The 5.1 and 2.0 sound mixes are similarly clean and robust, and they’ll be well served by the rattle-and-hum treatment that even a middling home entertainment setup is capable of delivering. This kick-ass 1980s-era metal soundtrack should be heard loud.
Extras
A new audio commentary by Kat Ellinger and Heather Drain, co-hosts of the Hell’s Belles podcast, is a sharp and snappy free-range discussion of Demons and its many influences, from Dario Argento to the heavy metal scene, to the contemporary genre films that Lamberto Bava allowed to enter the stew. For dirt behind the scenes, there’s an archive commentary with Bava, SPFX artist Sergio Stivaletti, composer Claudio Simonetti, and actress Geretta Geretta that covers at length the practical details on the making of the film.
There’s only one other new extra, but it’s a good one: “Produced by Dario Argento,” a visual essay by author and critic Michael Mackenzie that covers Argento’s career as a producer, most notably on Demons and George A. Romero’s Dawn of the Dead. When Argento struck out on his own production label in the 1980s, out from under the influence of his producer father, Salvatore Argento, he had the mixed blessing of being able to do exactly as one pleases without having to satisfy the tastes of another. Indulgence reigned in Argento’s subsequent films, both narratively and behind the scenes. Mackenzie, though, doesn’t mention an especially provocative detail that arises elsewhere in the package, from an archive interview with collaborator Luigi Cozzi: that Demons was conceived quickly as an effort to generate more money for the completion of Argento’s over-budget Phenomena.

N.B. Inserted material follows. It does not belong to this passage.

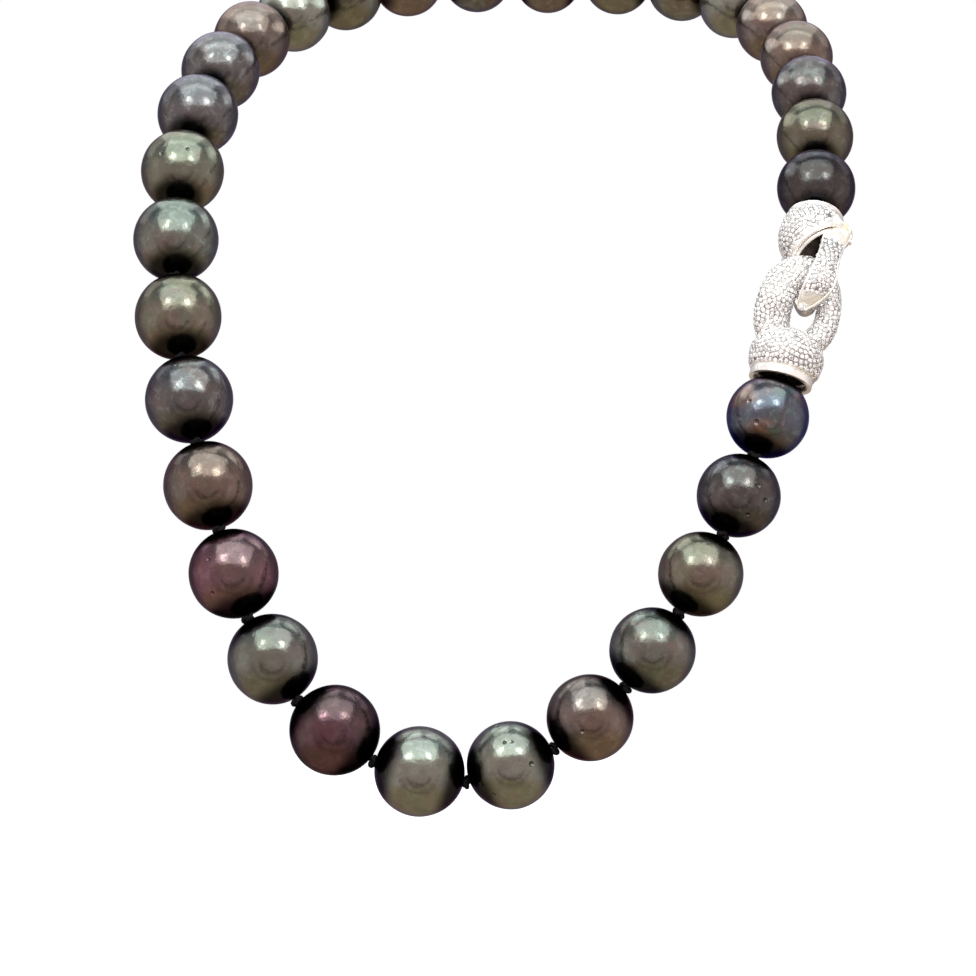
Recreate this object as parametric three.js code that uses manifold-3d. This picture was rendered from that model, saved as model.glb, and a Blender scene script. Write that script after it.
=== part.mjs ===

Rounding out the package are various promotional materials and many more archive interviews with the principles, including Bava, Argento, Cozzi, and Simonetti. These supplements are fun enough, but they essentially repeat the same few stories. “Produced by Dario Argento” and the commentary with Ellinger and Drain are ideal for one-stop shopping.
Overall
Synapse Films’s 4K UHD release fully honors the seamy poetry of Lamberto Bava’s Demons, with a smorgasbord of supplements new and old to boot.